Alors que la Sicile subit l'une des pires sécheresses de ces dernières décennies, l'université de Catane organise une série d'événements dans le cadre de la Green Week européenne 2024. Les scientifiques nous ramènent dans le passé pour mieux comprendre l'impact du changement climatique sur l'île.
« Presque toute l'eau consommée par les Siciliens provient du sous-sol », explique le professeur Sandro Privitera, géologue à l'université de Catane, alors que nous pénétrons dans l'une des nombreuses grottes karstiques de la plaine de Catane.
Dans ces cavités formées dans le calcaire il y a plusieurs millions d'années, la fraîcheur humide contraste avec la chaleur torride de la surface. Des gouttes d'eau tombent des stalactites. Mais ce phénomène est modifié par le changement climatique.
« Normalement, on entend le bruit des gouttes qui tombent, mais l'eau coule beaucoup moins qu'avant. Certaines roches calcaires se fossilisent à cause du manque de pluie », explique l'archéologue en montrant un mur blanchi.
Lorsque nous sommes entrés dans la fournaise de la réserve naturelle de Grotta Palombara - l'une des sept réserves gérées par l'université de Catane - l'équipe du professeur avait coupé les hautes herbes pour limiter les risques d'incendie. Elle a également planté des arbres plus résistants à la sécheresse. Certains d'entre eux ont fleuri dès le mois de janvier de cette année.
La végétation de cette zone est de type steppique. Les plantes se font de plus en plus rares. « Lorsque les Grecs sont arrivés ici, il y avait des arbres partout. Depuis, ils ont été coupés et brûlés pour faire place à des pâturages et à des terres agricoles », explique le professeur Privitera.
« Petit à petit, nous essayons de restaurer la biodiversité. La plantation d'arbres augmente la capacité du sol à retenir l'eau, de sorte qu'il reste humide et que la végétation ait plus de chances de se développer », explique le scientifique.
En contrebas, un ruisseau témoigne de la magie des systèmes karstiques : bien qu'il n'ait pratiquement pas plu cette année dans la région, l'eau ruisselle dans une vallée peuplée d'arbres, de fleurs et d'insectes.

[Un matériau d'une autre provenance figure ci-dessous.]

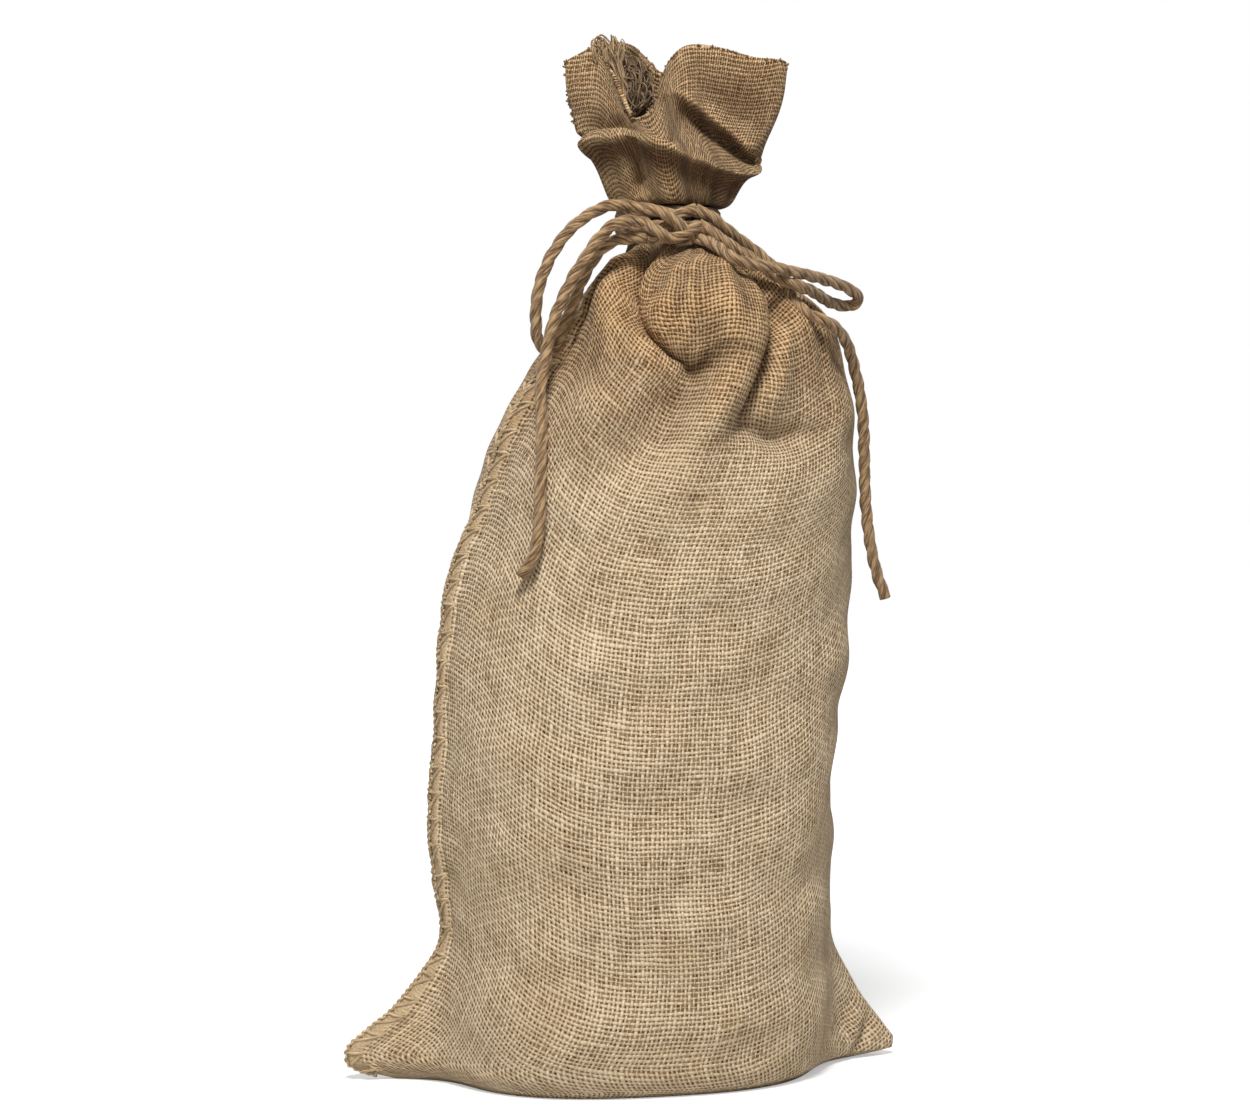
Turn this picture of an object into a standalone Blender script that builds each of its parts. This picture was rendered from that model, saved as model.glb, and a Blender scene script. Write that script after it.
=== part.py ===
"""A filled burlap sack, tied shut at the neck with a bow of jute twine.

Metres, +Z up. The origin is on the floor under the middle of the sack. The sewn side of the sack
is at -X, and its front faces -Y. Run it with blender --background --python part.py.
"""

import math
from typing import NamedTuple

import bpy
import numpy as np

# The cut of the sack, laid flat
FLAT_WIDTH = 0.300
CLOTH_THICKNESS = 0.0022

# The twine, and the space left between it and the cloth
TWINE_DIAMETER = 0.007
TWINE_STEP = 0.016
TWINE_BEND_STEP = 0.018
TWINE_BEVEL = 2
GAP = 0.0004

# The mesh: columns run up the cloth, from the seam round the front and on round the back
FRONT_COLUMNS = 52
BACK_COLUMNS = 34
COLUMNS = FRONT_COLUMNS + BACK_COLUMNS

# How finely the smooth curves are read
RING_POINTS = 720
LIP_STEPS = 16
FOLD_STEPS = 8
CORD_STEPS = 24

# The neck, where the twine grips the cloth
NECK_HEIGHT = 0.462
NECK_RADIUS = 0.0200
NECK_LEAN = 0.0235
NECK_PLEATS = 11
PLEAT_DEPTH = 0.0009
PINCH_FROM = 0.424
PINCH_TO = 0.444

# The mouth swells out above the twine by these shares of the way to its lip
SKIRT = (0.48, 0.48, -0.03)
UNDER_LIP = (0.82, 0.82, 0.73)
LIP = (1.01, 1.01, 0.93)
CREST = (0.92, 0.92, 1.08)
LINING_FLOOR = 0.45
LINING_DROP = 0.004


class Section(NamedTuple):
    """A level cut through the filled body: how far it reaches and how square it is."""

    height: float
    left: float
    right: float
    depth: float
    square: float
    seam: float
    rows: int


# height, reach to the seam side and to the fold side, half depth, exponent, seam angle, mesh rows
SECTIONS = (
    Section(0.000, -0.092, 0.096, 0.075, 2.5, 0, 2),
    Section(0.010, -0.100, 0.104, 0.083, 2.4, 0, 3),
    Section(0.040, -0.100, 0.107, 0.087, 2.3, 0, 2),
    Section(0.075, -0.097, 0.108, 0.087, 2.2, 0, 2),
    Section(0.135, -0.102, 0.113, 0.087, 2.15, 0, 2),
    Section(0.200, -0.099, 0.118, 0.086, 2.1, 0, 2),
    Section(0.260, -0.091, 0.124, 0.085, 2.0, 0, 2),
    Section(0.305, -0.081, 0.1265, 0.084, 2.0, 6, 4),
    Section(0.345, -0.067, 0.126, 0.081, 2.0, 12, 4),
    Section(0.375, -0.050, 0.121, 0.076, 2.0, 15, 3),
    Section(0.400, -0.031, 0.111, 0.068, 2.0, 14, 3),
    Section(0.420, -0.014, 0.092, 0.054, 2.0, 16, 2),
    Section(0.435, 0.000, 0.068, 0.038, 2.0, 27, 2),
    Section(0.445, 0.0030, 0.0450, 0.0210, 2.0, 34, 1),
    Section(0.452, 0.0035, 0.0435, 0.0200, 2.0, 38, 1),
    Section(0.462, 0.0035, 0.0435, 0.0200, 2.0, 38, 0),
)


class Ear(NamedTuple):
    """A bottom corner of the sack, drawn out past the filled body."""

    side: int
    reach: float
    tip_height: float
    root_height: float
    thickness: float


EARS = (
    Ear(-1, 0.152, 0.014, 0.078, 0.012),
    Ear(1, 0.155, 0.006, 0.072, 0.011),
)
EAR_FALL = 2.1
EAR_FOOT = 0.55
EAR_SPREAD = 1.3
EAR_BLUNT = 0.03


class Fold(NamedTuple):
    """A crease (depth below zero) or a swelling along a path of (angle, height, depth) stops."""

    name: str
    width: float
    power: float
    stops: tuple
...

« L'eau, c’est de l'or. C'est une opportunité et un paradis. Nous pouvons vivre sans pétrole ou sans voiture, mais pas sans eau. Nous devons la préserver à tout prix », explique le professeur Privitera.
L'université de Catane en mission pour renforcer la résilience de l'eau
L'université de Catane a organisé une série d'événements intitulés « The Future in Drops, the role of Protected Areas in water resilience » (Le futur dans les gouttes, le rôle des zones protégées dans la résilience de l’eau) dans le cadre de la Green Week européenne. L'université organise des visites guidées de réserves naturelles pour souligner le rôle des zones protégées dans l'atténuation du changement climatique.
Au musée de la Piazza della Università, des scientifiques partagent également leur point de vue sur le changement climatique en Sicile. On peut y observer le squelette d'un éléphant, un animal qui habitait autrefois les zones humides de la plaine de Catane. Le pachyderme, qui témoigne de l'évolution de la faune de la région à travers les âges, est aujourd'hui le symbole de la ville et de son université.
Des changements majeurs ont eu lieu au cours des millénaires, tant sur terre que sous l'eau. « Les écosystèmes marins ont toujours été résilients et se sont toujours adaptés aux variations environnementales », explique la professeure Rossana Sanfilippo, Cheffe du laboratoire de paléontologie et de paléoécologie du département des sciences biologiques, géologiques et environnementales de l'université de Catane, en nous montrant des mollusques qui vivent aujourd'hui dans les océans boréaux, mais dont les fossiles sont abondants dans les eaux siciliennes.
À l'inverse, les eaux siciliennes regorgent aujourd'hui de nouvelles espèces provenant d'autres régions du monde. C'est le cas d'une petite moule arrivée de l'océan Indien par le canal de Suez. « Elles ont trouvé ici un climat favorable, car la température de la mer augmente. Mais ces espèces invasives menacent désormais la faune locale », explique la chercheuse Emanuela Di Martino.
Le professeur Barone a rappelé qu'au cours de la période quaternaire, il y a environ 2,5 millions d'années, cette région du monde a connu une alternance de périodes glaciaires et de périodes interglaciaires, avec des températures élevées.
« Mais aujourd'hui, le problème est plus complexe, car l'impact de l'activité humaine s’ajoute au changement climatique. Les émissions de gaz à effet de serre sont à l'origine de l'élévation du niveau de la mer, de l'augmentation anormale des températures et de l'acidification des océans. C'est un énorme problème pour de nombreux organismes vivants, tels que les coraux », conclut le professeur.